Rituximab, which is sometimes sold under the brand name Rituxan, is used to treat certain autoimmune diseases and some types of cancer.

Rituximab is not a chemotherapy drug, but rather a monoclonal antibody therapy that can be used either alone or alongside chemotherapy. This type of intervention uses antibodies, which bind to specific cells or proteins, thereby stimulating the patient’s immune system to attack them.

Specifically, rituximab is an antibody against a protein called CD20, which occurs most commonly on the surface of immune B cells. Rituximab is useful in treating non-Hodgkin lymphoma and chronic lymphocytic leukaemia; in these conditions, the cancer primarily affects the immune cells.

The team was led by senior author Dr Edward F Patz, Jr, the James and Alice Chen Professor of Radiology at Duke. In earlier studies, Dr Patz and his colleagues identified some patients who had antibodies to CFH, and who therefore had a natural ability to fight cancer.

By producing this antibody, they were able to shut off CFH, effectively removing the cancer cell’s security system and leaving it open to the immune system or drugs such as rituximab.

Dr Patz set out to understand whether the antibody to CFH could make rituximab effective in patients who were naturally resistant to it.
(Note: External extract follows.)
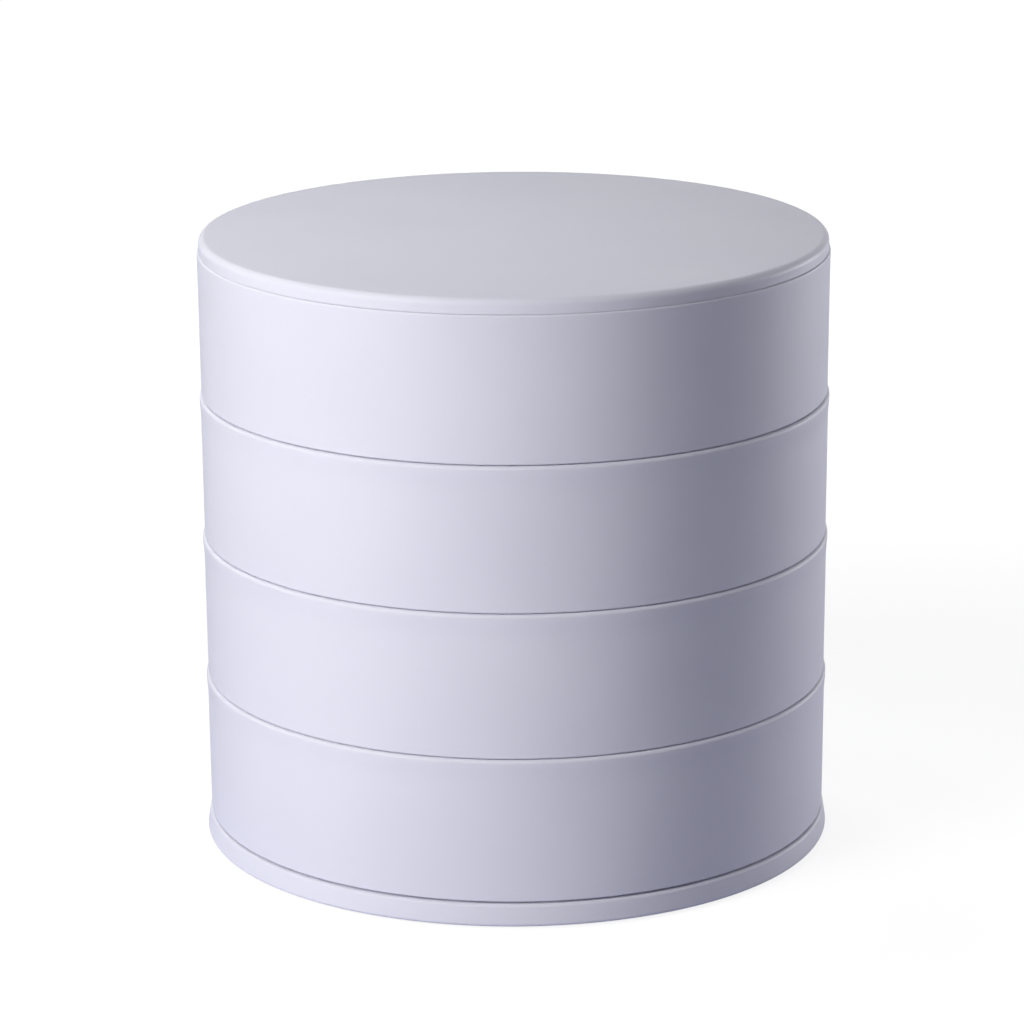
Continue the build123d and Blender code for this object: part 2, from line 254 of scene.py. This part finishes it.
def flocked_velvet():
    """Grey velvet, flocked polyester on a knitted back: short pile with a soft rim of light,
    brushed one way and back in patches, whose lighter and darker look is painted sheen in the
    colour.
    A hair of the pile is 0.05 mm thick; it is drawn at 0.35 mm, as fine as shows, with painted
    shade between the hairs."""
    made, tree, out = blank_material("grey_velvet_flocked")
    place = add(tree, "ShaderNodeTexCoord").outputs["Object"]
    brushed_pile_sheen = add(tree, "ShaderNodeTexNoise", {"Scale": lumps(9), "Detail": 2}, {"Vector": place})
    pile = add(
        tree,
        "ShaderNodeTexNoise",
        {"Scale": lumps(0.35), "Detail": 2, "Roughness": 0.7},
        {"Vector": place},
    )
    # painted sheen: patches of pile brushed one way and back lighten and darken the colour
    share = add(tree, "ShaderNodeMapRange", NOISE_RANGE, {"Value": brushed_pile_sheen})
    tint = add(
        tree,
        "ShaderNodeMix",
        {"data_type": "RGBA", MIX_FIRST: srgb("#8f8b95"), MIX_SECOND: srgb("#a7a3ad")},
        {0: share},
    )
    # painted shade between the hairs of the pile: the pile pattern darkens the colour
    shade = add(
        tree,
        "ShaderNodeMix",
        {"data_type": "RGBA", "blend_type": "MULTIPLY", 0: 0.35},
        {MIX_FIRST: tint.outputs[MIX_RESULT], MIX_SECOND: pile},
    )
    bump = add(tree, "ShaderNodeBump", {"Strength": 0.6, "Distance": 0.12 * MM}, {"Height": pile})
    shader = add(
        tree,
        "ShaderNodeBsdfPrincipled",
        {
            "Roughness": 0.95,
            "IOR": 1.45,
            "Sheen Weight": 0.6,
            "Sheen Roughness": 0.4,
            "Sheen Tint": srgb("#d9d6e0"),
        },
        {"Base Color": shade.outputs[MIX_RESULT], "Normal": bump},
    )
    tree.links.new(shader.outputs[0], out.inputs["Surface"])
    return made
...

To begin, the researchers tested the leukemic cells of 11 patients in order to ascertain whether or not they were resistant to rituximab. Ten out of the 11 participants’ tumour cells were unresponsive to the drug.

As Dr Patz explains, “This is a combination approach, and it appears to strip away the immune protection of cancer cells. Patients who had been rituximab resistant became rituximab sensitive.”

The team already has a phase 1 clinical trial planned in order to put the antibody through its paces. This future research will measure how it works on advanced solid tumours, including breast, colon, and lung cancers.

The more advanced our understanding of cancer becomes, the more complexities we find in the disease. This makes pushing for new treatments is an increasingly convoluted task.

As the authors conclude in their paper, “It is becoming increasingly clear that tumours use multiple mechanisms to evade the immune system and are often resistant to monotherapy. A better understanding of resistance mechanisms will help optimise cancer therapy.”

If the results of the current study are replicated in the phase 1 trial, the new CFH antibody treatment could further improve the efficacy of an already successful cancer treatment.